Радищев неоднократно фиксирует особое состояние своего героя, которое также призвано обозначить переход от внешней событийности к внутреннему миру, к внутренней событийности души Путешественника. Например: «слезы потекли из глаз моих», «сокровенное внутреннее движение», «исполнила сердце мое грустию», «мне так стало во внутренности моей стыдно», «я едва не заплакал», «я оцепенел», «уши мои задернулись печалию» и т. д. На общем фоне господствующей светской культуры, в которой превалируют лингвистические идеи Карамзина, оказавшиеся нормой для всей последующей русской культуры, стиль Радищева выглядит не только архаичным. Он еще и намеренно архаизирован, поскольку писатель создает к тому же и неологизмы, которые «почти неотличимы от старых церковнославянских слов <…>, они замаскированы под церковнославянизмы» [Алексеев 1977: 105]. Язык Радищева как авторское волеизъявление – это особая знаковая система, моделирующая глубинную семантику текста.
* * *
Тем не менее, существующее наряду с этим «просторечие», явленное прежде всего и более всего в «Путешествии», требует своего объяснения как элемент единого художественного целого. Оно может быть найдено в рассмотрении речевой позиции повествователя – Путешественника. Как бы мы ни соотносили речь Путешественника с позицией самого Радищева, эстетическая дистанция между ними (а также между другими говорящими) существует, как и дистанция между временем самого путешествия и временем написания текста о путешествии.

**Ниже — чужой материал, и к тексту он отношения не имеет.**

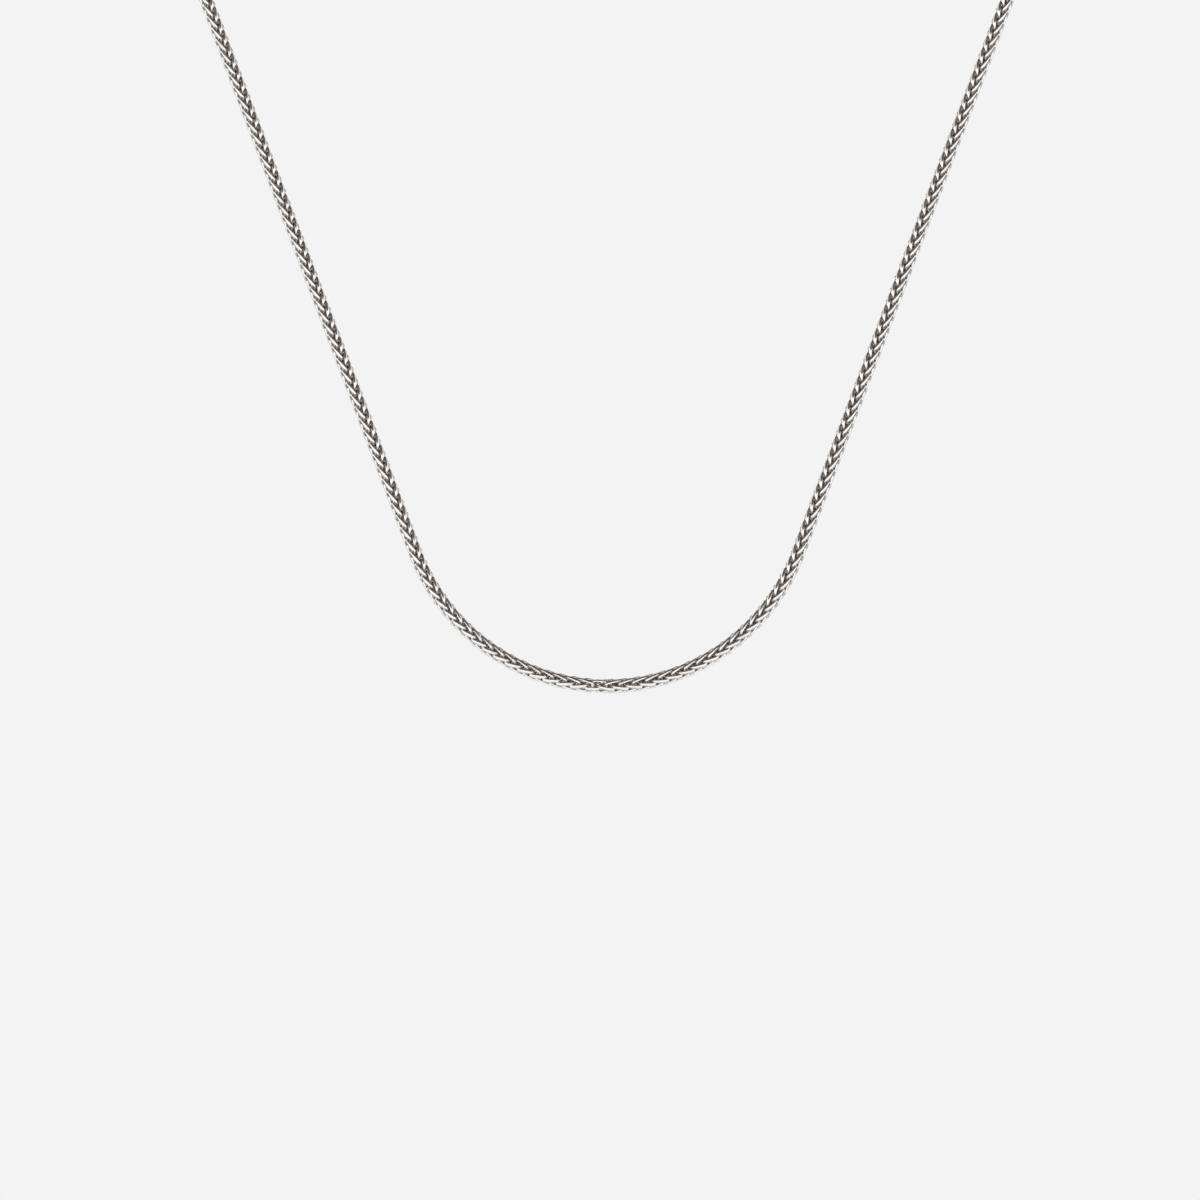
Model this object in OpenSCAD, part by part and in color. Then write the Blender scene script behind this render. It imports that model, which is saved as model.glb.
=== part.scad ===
// Wheat chain necklace: a closed loop held up at the nape, with a plain clasp there.
// The origin is the middle of the clasp. X runs across the neck, the front is towards -Y, Z is up.

/* [Chain] */
// Width across the chain
chain_w = 2; // [1.2:0.1:3]
// Distance between the rings of the swept chain, in chain widths
ring_spacing = 3; // [2:0.5:3]

/* [Front drop] */
// Length of chain in each half of the round bottom
bend_l = 35.5; // [25:0.5:50]
// How the bend opens out towards the sides, where 1 is a plain arc
bend_open = 1.1; // [1:0.1:1.6]
// Angle between a straight side and the middle line, in degrees
side_spread = 20.25; // [12:0.25:28]
// Length of each straight side above the bend
side_l = 88; // [60:1:110]
// How far the drop leans back towards the neck, in degrees
drop_lean = 17; // [0:1:30]

/* [Round the neck] */
// Depth from the top of the straight sides back to the nape
neck_depth = 79; // [60:1:100]
// Height from the top of the straight sides up to the nape
neck_rise = 35; // [20:1:50]
// How strongly the chain keeps its own direction as it leaves each side
side_hold = 38; // [25:1:55]
// How strongly it keeps its direction across the nape, on each side of the clasp
nape_hold = 46; // [30:1:60]

/* [Clasp and end rings] */
// Outside diameter of the clasp's ring
clasp_d = 6.4; // [5:0.1:9]
// Thickness of the clasp's ring
clasp_wire = 1.2; // [0.8:0.1:1.6]
// Outside diameter of the eye on the clasp
eye_d = 2.8; // [2.6:0.1:4]
// Outside diameter of the ring on each end of the chain
end_ring_d = 3.3; // [3:0.1:4.5]
// Wire of the eye and of the end rings
ring_wire = 0.7; // [0.5:0.05:0.8]
// Solder between the clasp's ring and its eye
solder_l = 0.45; // [0.4:0.05:1]
// Diameter of the thumb knob on the clasp
knob_d = 1; // [0.6:0.1:1.1]
// How far the thumb knob stands out of the clasp's ring
knob_l = 0.9; // [0.5:0.1:1.5]
// Gap between linked wires
link_gap = 0.1; // [0.05:0.05:0.2]
// Gap between the chain and its end rings
seat_gap = 0.25; // [0.1:0.05:0.3]

/* [Hidden] */

CHAIN_SIDES = 8;
SMOOTH = 64;
// Short steps between two rings of the sweep, where the bend is summed
STEPS_PER_RING = 8;
// Angle round the clasp's ring from the chain's line up to the thumb knob
KNOB_ANGLE = 50;

ring_step = ring_spacing * chain_w;

// Distances between the middles of the clasp's parts and the rings linked to them
solder_span = clasp_d / 2 - clasp_wire / 2 + solder_l + eye_d / 2 - ring_wire / 2;
eye_to_ring = eye_d / 2 + end_ring_d / 2 - 2 * ring_wire - link_gap;
clasp_to_ring = clasp_d / 2 + end_ring_d / 2 - clasp_wire - ring_wire - link_gap;
ring_to_chain = end_ring_d / 2 + seat_gap;

// Places along X, with both chain ends equally far from the middle
fittings_l = 2 * ring_to_chain + eye_to_ring + solder_span + clasp_to_ring;
chain_end_x = fittings_l / 2;
end_ring_x = chain_end_x - ring_to_chain;
eye_x = eye_to_ring - end_ring_x;
clasp_x = end_ring_x - clasp_to_ring;

// The round bottom, in the plane of the drop: x outwards, y up, from the lowest point
function heading(s) =
    let(turn = (90 - side_spread) * (1 - pow(1 - s / bend_l, bend_open)))
    [cos(turn), sin(turn)];
bend_rings = round(bend_l / ring_step);
bend_steps = bend_rings * STEPS_PER_RING;
bend_step = bend_l / bend_steps;
bend_line = [
    for (i = 0, p = [0, 0]; i <= bend_steps; p = p + bend_step * heading((i + 0.5) * bend_step), i = i + 1) p
];

// The straight side carries on from the bend to the top of the drop
side_rings = floor(side_l / ring_step);
side_dir = [sin(side_spread), cos(side_spread)];
drop_line = concat(
    [for (i = [0 : bend_rings]) bend_line[i * STEPS_PER_RING]],
    [for (i = [1 : side_rings]) bend_line[bend_steps] + side_dir * side_l * i / side_rings]
);
drop_top = drop_line[bend_rings + side_rings];

// From the plane of the drop to the object's frame
function in_frame(p) = [
    p.x,
    -neck_depth - (drop_top.y - p.y) * sin(drop_lean),
    -neck_rise - (drop_top.y - p.y) * cos(drop_lean)
];

// The sweep round the neck is one cubic curve from the top of the drop to the chain's end.
// It is longer than the straight line between them by about SWEEP_BULGE.
sweep_from = in_frame(drop_top);
sweep_from_pull = sweep_from
    + side_hold * [side_dir.x, side_dir.y * sin(drop_lean), side_dir.y * cos(drop_lean)];
sweep_to = [chain_end_x, 0, 0];
sweep_to_pull = sweep_to + [nape_hold, 0, 0];
function sweep_point(t) =
    pow(1 - t, 3) * sweep_from
    + 3 * t * pow(1 - t, 2) * sweep_from_pull
    + 3 * t * t * (1 - t) * sweep_to_pull
    + pow(t, 3) * sweep_to;
SWEEP_BULGE = 1.2;
sweep_rings = round(norm(sweep_to - sweep_from) * SWEEP_BULGE / ring_step);

route = concat(
    [for (p = drop_line) in_frame(p)],
    [for (i = [1 : sweep_rings]) sweep_point(i / sweep_rings)]
);
last = len(route) - 1;

// Directions along the route, with both ends square to the X axis
function unit(v) = v / norm(v);
along = [
    for (i = [0 : last])
        i == 0 ? [1, 0, 0] : i == last ? [-1, 0, 0] : unit(route[i + 1] - route[i - 1])
];
// Each ring takes the last one's normal, turned no more than the route turns
drop_normal = [0, -cos(drop_lean), sin(drop_lean)];
normals = [
    for (i = 0, n = drop_normal; i <= last; i = i + 1, n = i > last ? n : unit(n - (n * along[i]) * along[i])) n
];

module chain_half() {
    corner_r = chain_w / 2;
    points = [
        for (i = [0 : last])
            let(side = cross(along[i], normals[i]))
                for (k = [0 : CHAIN_SIDES - 1])
                    let(a = 360 * (k + 0.5) / CHAIN_SIDES)
                        route[i] + corner_r * (cos(a) * normals[i] + sin(a) * side)
    ];
    walls = [
        for (i = [0 : last - 1])
            for (k = [0 : CHAIN_SIDES - 1])
                let(here = i * CHAIN_SIDES, next = here + CHAIN_SIDES, j = (k + 1) % CHAIN_SIDES)
                    [here + k, next + k, next + j, here + j]
    ];
    first_cap = [for (k = [0 : CHAIN_SIDES - 1]) k];
    last_cap = [for (k = [CHAIN_SIDES - 1 : -1 : 0]) last * CHAIN_SIDES + k];
    polyhedron(points, concat(walls, [first_cap, last_cap]), convexity = 10);
}

module chain_left() {
    color("silver")
        mirror([1, 0, 0])
            chain_half();
}

module chain_right() {
    color("silver")
        chain_half();
}

module wire_ring(outside_d, wire_d) {
    rotate_extrude($fn = SMOOTH)
        translate([(outside_d - wire_d) / 2, 0])
            circle(d = wire_d, $fn = SMOOTH / 2);
}

// The end rings lie flat, across the clasp's ring and eye, which stand against the nape
module end_ring_left() {
    color("silver")
        translate([-end_ring_x, 0, 0])
            wire_ring(end_ring_d, ring_wire);
}

module end_ring_right() {
    color("silver")
        translate([end_ring_x, 0, 0])
            wire_ring(end_ring_d, ring_wire);
}

module clasp() {
    color("silver") {
        translate([clasp_x, 0, 0])
            rotate([90, 0, 0])
                wire_ring(clasp_d, clasp_wire);
        translate([eye_x, 0, 0])
            rotate([90, 0, 0])
                wire_ring(eye_d, ring_wire);
        translate([eye_x + (eye_d - ring_wire) / 2, 0, 0])
            rotate([0, 90, 0])
                cylinder(d = ring_wire, h = solder_l, $fn = SMOOTH);
        translate([clasp_x, 0, 0])
            rotate([0, 90 - KNOB_ANGLE, 0])
                translate([0, 0, (clasp_d - clasp_wire) / 2])
                    cylinder(d = knob_d, h = clasp_wire / 2 + knob_l, $fn = SMOOTH);
    }
}

chain_left();
chain_right();
end_ring_left();
end_ring_right();
clasp();
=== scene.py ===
"""A wheat chain necklace: two woven halves of silver wire, an end ring on each and a clasp.

The chain is woven from two sets of folded wire links, set a quarter turn and half a pitch apart.
Both halves follow the route that the solids follow, and the weave turns round at the lowest point.
Lengths are in metres and angles in radians unless a name says otherwise.
"""

import logging
from dataclasses import dataclass, field
from enum import Enum
from math import atan2, cos, radians, sin
from typing import Mapping, Sequence, Union

import bpy
from mathutils import Matrix, Vector


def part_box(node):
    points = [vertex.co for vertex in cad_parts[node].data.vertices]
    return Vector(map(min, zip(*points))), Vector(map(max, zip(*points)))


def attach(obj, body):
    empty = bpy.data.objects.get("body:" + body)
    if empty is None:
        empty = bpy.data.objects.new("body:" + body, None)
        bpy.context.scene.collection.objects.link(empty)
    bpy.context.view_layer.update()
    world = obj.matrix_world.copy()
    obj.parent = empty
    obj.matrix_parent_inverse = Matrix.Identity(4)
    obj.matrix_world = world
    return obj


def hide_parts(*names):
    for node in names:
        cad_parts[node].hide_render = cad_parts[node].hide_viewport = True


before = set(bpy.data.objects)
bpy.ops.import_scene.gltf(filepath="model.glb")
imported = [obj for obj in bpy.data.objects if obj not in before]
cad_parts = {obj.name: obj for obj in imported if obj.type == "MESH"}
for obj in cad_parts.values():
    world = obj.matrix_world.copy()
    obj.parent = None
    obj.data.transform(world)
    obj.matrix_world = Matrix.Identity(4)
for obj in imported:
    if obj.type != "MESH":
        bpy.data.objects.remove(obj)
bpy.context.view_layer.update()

LOG = logging.getLogger("necklace")
MM = 0.001
Colour = tuple[float, float, float]
Number = Union[float, int, "Value"]
WHITE = (1.0, 1.0, 1.0, 1.0)


class Side(Enum):
    """Which half of the necklace, with the sign of its X."""

    LEFT = -1
    RIGHT = 1

    @property
    def word(self) -> str:
        """The half's name in the names of its pieces."""
        return self.name.lower()


class Weave(Enum):
    """The two sets of links, which are mirror images of each other."""

    OUTER = 0
    INNER = 1


class Bench:
    """Adds nodes to one node tree, of a material, the world or a geometry modifier."""

    # The Mix node's sockets for colours, whose names its other sockets have too.
    MIX_FACTOR, MIX_LOW, MIX_HIGH, MIX_RESULT = 0, 6, 7, 2

    def __init__(self, tree: bpy.types.NodeTree) -> None:
        """Takes the tree that the nodes go into."""
        self.tree = tree

    def add(
        self,
        kind: str,
        settings: Mapping[str, object] | None = None,
        sockets: Mapping[str | int, object] | None = None,
    ) -> bpy.types.Node:
        """Adds one node.

        Args:
            kind: the node's type.
            settings: its properties, which are set first.
            sockets: values or links for its inputs, by name or by number.

        Returns:
            The new node.
        """
        node = self.tree.nodes.new(kind)
        for name, value in (settings or {}).items():
            setattr(node, name, value)
        for name, value in (sockets or {}).items():
            self.feed(node.inputs[name], value)
        return node

    def feed(self, socket: bpy.types.NodeSocket, value: object) -> None:
        """Links a value's socket into this one, or sets this one's own value."""
        if isinstance(value, Value):
            value = value.socket
        if isinstance(value, bpy.types.NodeSocket):
            self.tree.links.new(value, socket)
        elif isinstance(value, tuple) and len(value) == 3 and socket.type == "RGBA":
            socket.default_value = (*value, 1.0)
        else:
            socket.default_value = value

    def value(self, node: bpy.types.Node, output: str | int = 0) -> "Value":
        """Wraps one output of a node for use in an expression."""
        return Value(self, node.outputs[output])

    def mix(self, factor: Number, low: object, high: object) -> "Value":
        """Mixes two colours.

        Args:
            factor: 0 for the first colour, 1 for the second.
            low: the first colour, as three numbers or a link.
            high: the second colour.

        Returns:
            The mixed colour.
        """
        sockets = {self.MIX_FACTOR: factor, self.MIX_LOW: low, self.MIX_HIGH: high}
        node = self.add("ShaderNodeMix", {"data_type": "RGBA"}, sockets)
        return self.value(node, self.MIX_RESULT)

    def noise(self, place: "Value", scale: float, detail: float = 2.0) -> "Value":
        """Adds a noise pattern.

        Args:
            place: the coordinates that it reads.
            scale: its scale.
            detail: the number of its finer layers.

        Returns:
            The pattern, from 0 to 1.
        """
        sockets = {"Vector": place, "Scale": scale, "Detail": detail}
        return self.value(self.add("ShaderNodeTexNoise", None, sockets))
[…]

Эту важную хронотопическую структуру произведения подчеркивает и сам Радищев. Как следует из текста, «Путешествие» написано некоторое время спустя после странствий героя, а потому это не реальные путевые заметки, а своеобразное воспоминание о пути.
Временная дистанция, отделяющая само путешествие от его записывания, представленная не как реальность писательского труда Радищева, а как особое художественное время в самом произведении, позволяет говорить прежде всего о том, что речь Путешественника – это речь изображенная, т. е. не непосредственный, сиюминутный комментарий увиденного, а продуманная, констатирующая позиция говорящего, отражающая его итоговое мировидение, а также – его представление о самом себе как носителе авторитетного Слова. С таким пониманием вполне согласуется предисловие к «Путешествию», в котором обретение нового видения и понимания мира показано как совершившееся, а потому предисловие – это и итог исканий героя, и одновременно начало его словесного труда: «Се мысль, побудившая меня начертать, что читать будешь».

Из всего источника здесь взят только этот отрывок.